- [Records shown]
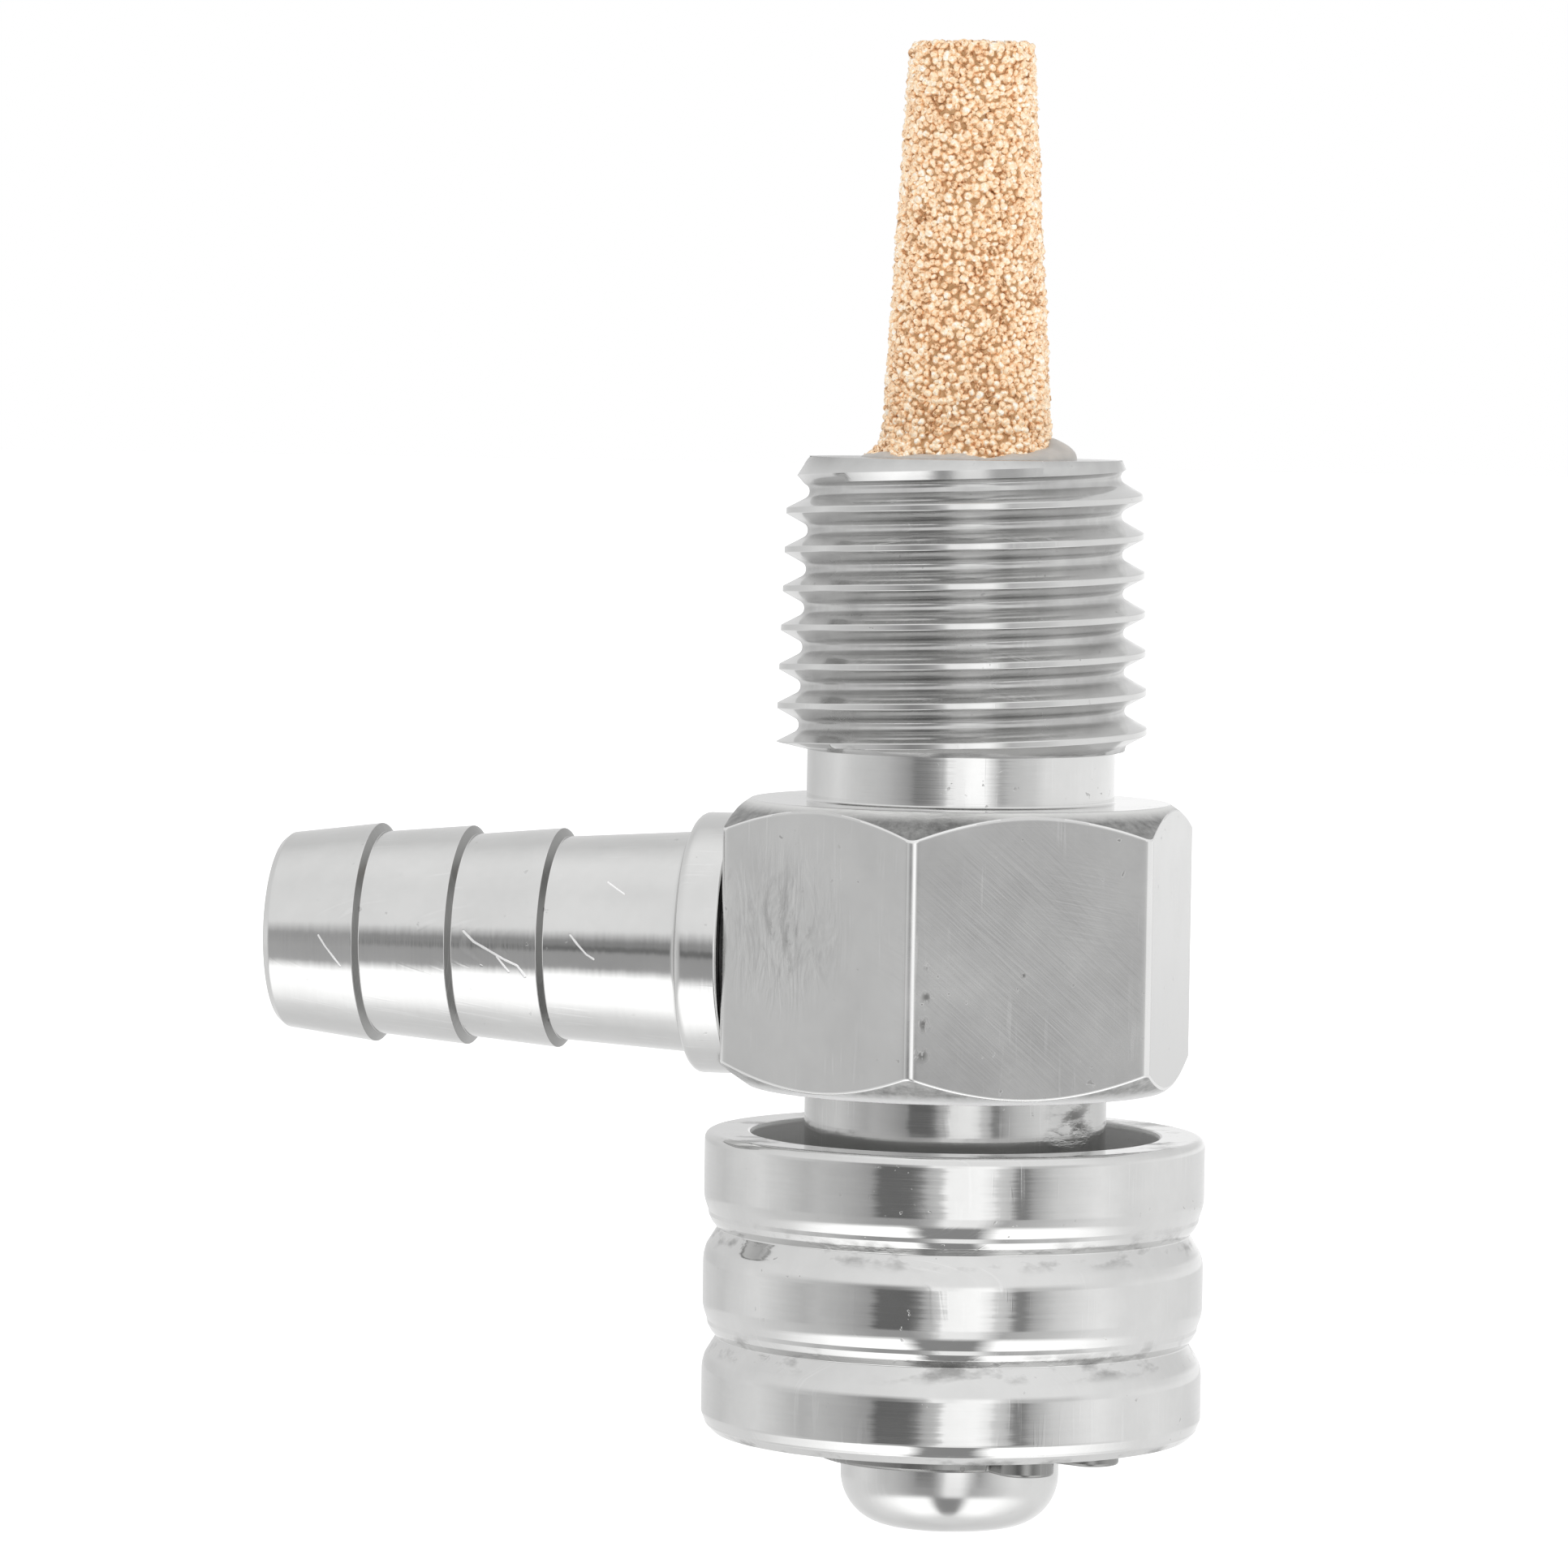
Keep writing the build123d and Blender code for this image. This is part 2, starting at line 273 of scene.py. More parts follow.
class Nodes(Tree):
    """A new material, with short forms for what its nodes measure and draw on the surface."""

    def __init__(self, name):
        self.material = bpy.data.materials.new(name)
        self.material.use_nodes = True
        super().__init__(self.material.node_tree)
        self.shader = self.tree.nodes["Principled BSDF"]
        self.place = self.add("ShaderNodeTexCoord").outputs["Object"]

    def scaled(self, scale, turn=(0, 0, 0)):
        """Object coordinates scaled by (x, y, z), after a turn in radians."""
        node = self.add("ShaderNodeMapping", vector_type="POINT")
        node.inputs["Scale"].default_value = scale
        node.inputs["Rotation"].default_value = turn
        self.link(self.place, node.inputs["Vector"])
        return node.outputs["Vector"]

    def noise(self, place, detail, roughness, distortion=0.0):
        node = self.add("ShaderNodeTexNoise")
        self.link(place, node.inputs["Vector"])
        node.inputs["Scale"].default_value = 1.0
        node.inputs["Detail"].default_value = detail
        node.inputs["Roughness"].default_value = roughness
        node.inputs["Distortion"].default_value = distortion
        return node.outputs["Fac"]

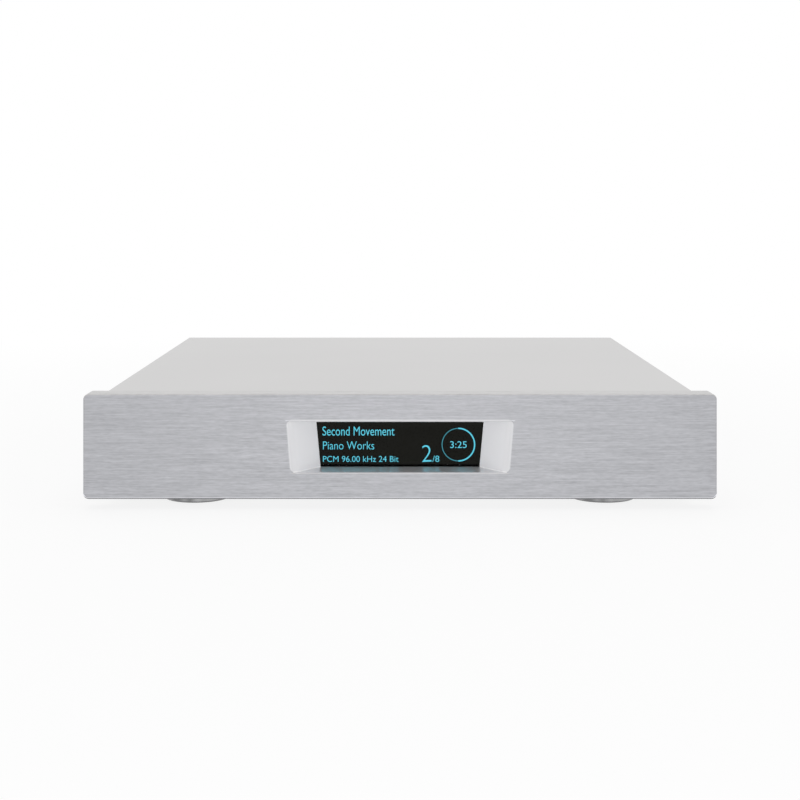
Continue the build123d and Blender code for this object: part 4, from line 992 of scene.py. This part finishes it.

- [The request] Exactly reproduce all of the entries.

- [The output]
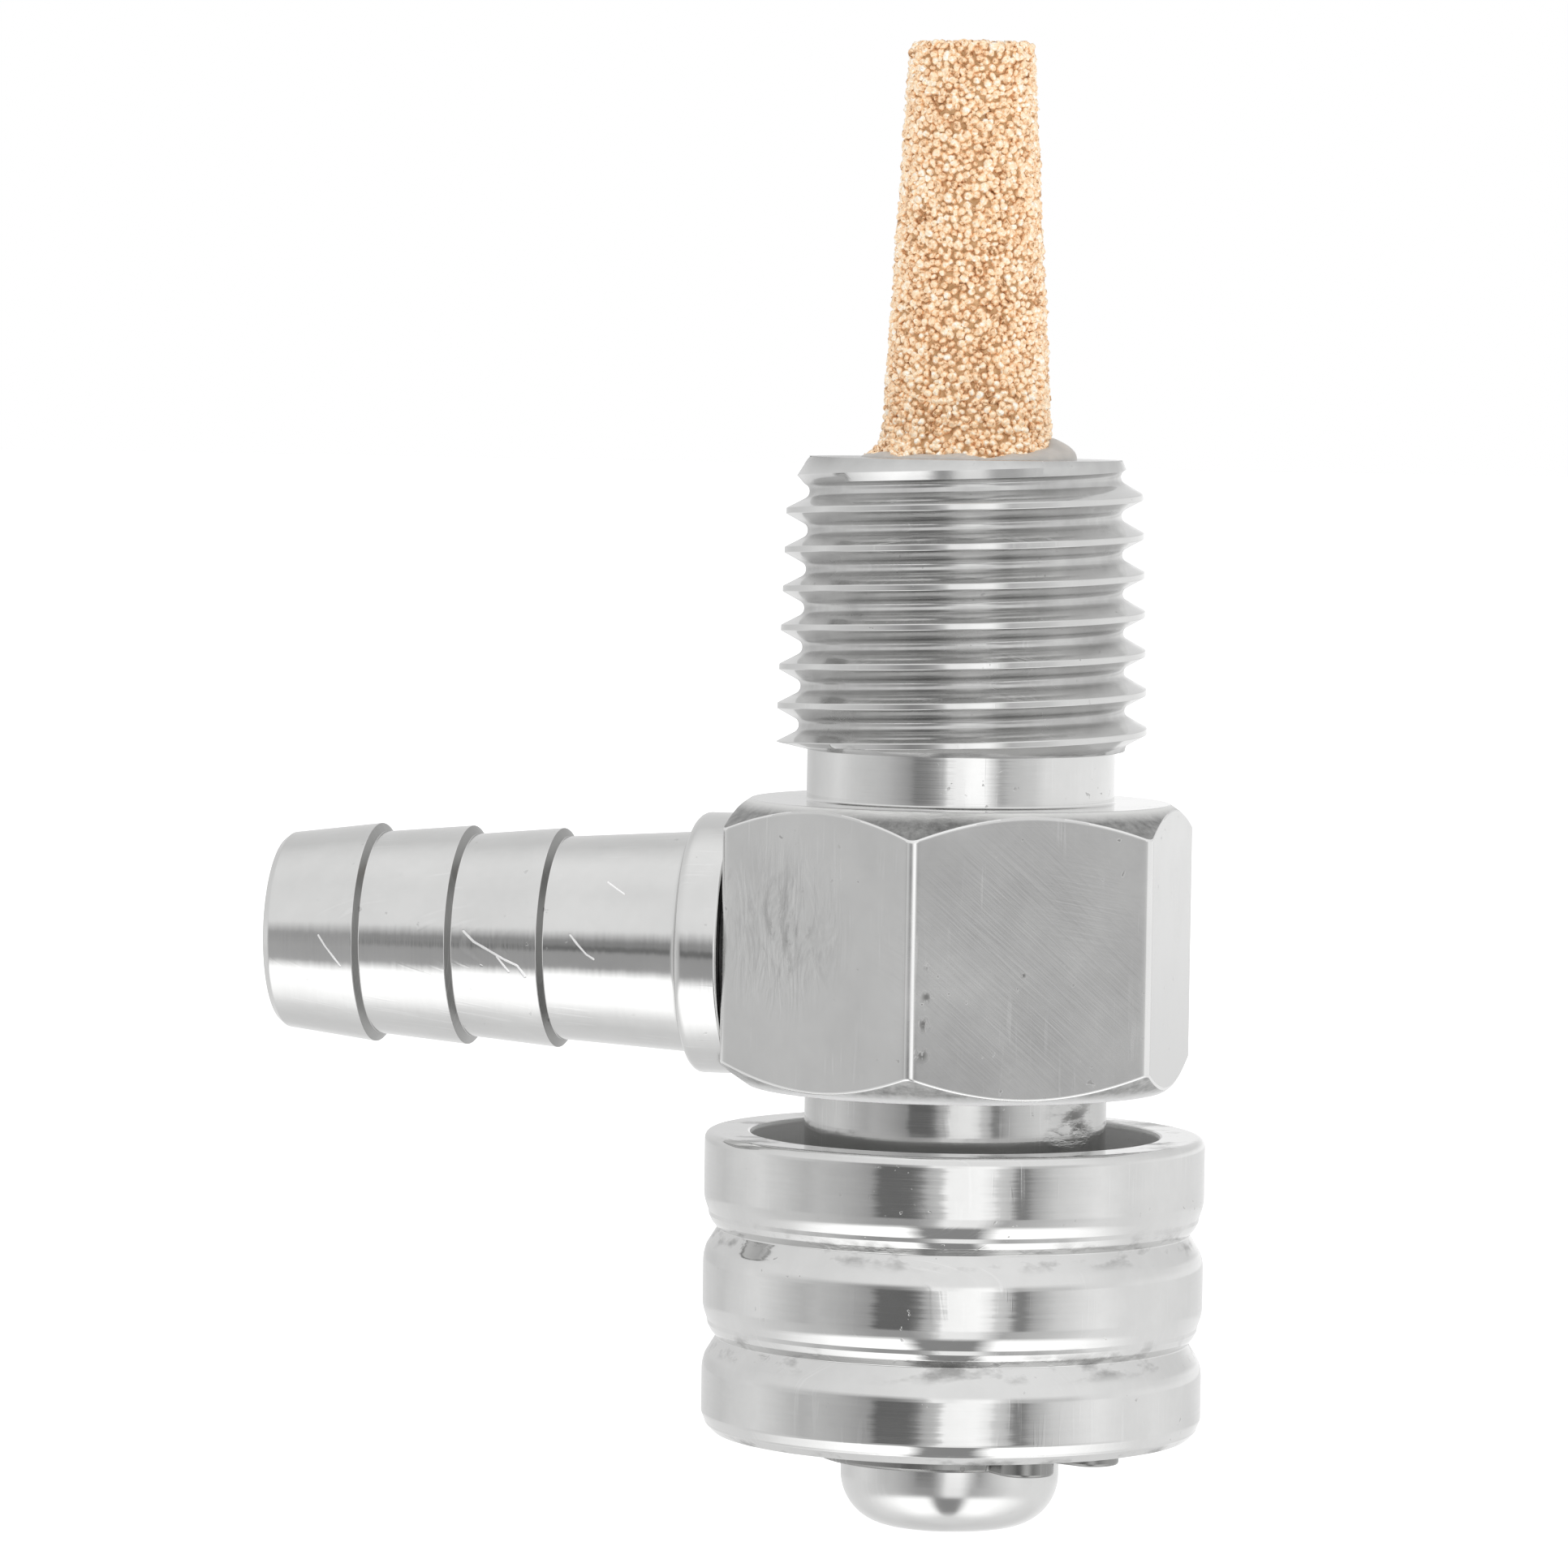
Keep writing the build123d and Blender code for this image. This is part 2, starting at line 273 of scene.py. More parts follow.
class Nodes(Tree):
    """A new material, with short forms for what its nodes measure and draw on the surface."""

    def __init__(self, name):
        self.material = bpy.data.materials.new(name)
        self.material.use_nodes = True
        super().__init__(self.material.node_tree)
        self.shader = self.tree.nodes["Principled BSDF"]
        self.place = self.add("ShaderNodeTexCoord").outputs["Object"]

    def scaled(self, scale, turn=(0, 0, 0)):
        """Object coordinates scaled by (x, y, z), after a turn in radians."""
        node = self.add("ShaderNodeMapping", vector_type="POINT")
        node.inputs["Scale"].default_value = scale
        node.inputs["Rotation"].default_value = turn
        self.link(self.place, node.inputs["Vector"])
        return node.outputs["Vector"]

    def noise(self, place, detail, roughness, distortion=0.0):
        node = self.add("ShaderNodeTexNoise")
        self.link(place, node.inputs["Vector"])
        node.inputs["Scale"].default_value = 1.0
        node.inputs["Detail"].default_value = detail
        node.inputs["Roughness"].default_value = roughness
        node.inputs["Distortion"].default_value = distortion
        return node.outputs["Fac"]

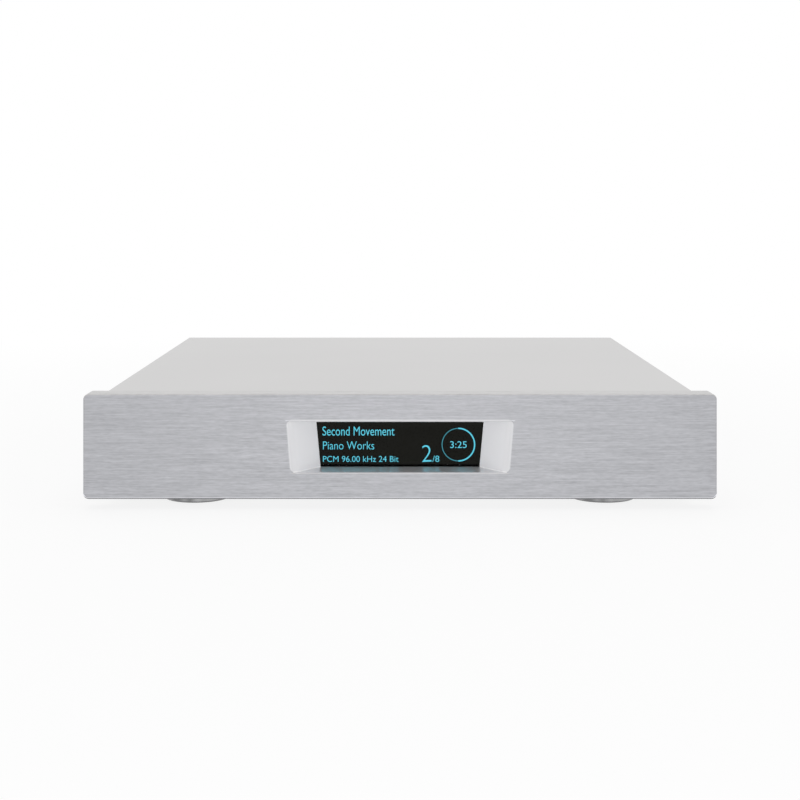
Continue the build123d and Blender code for this object: part 4, from line 992 of scene.py. This part finishes it.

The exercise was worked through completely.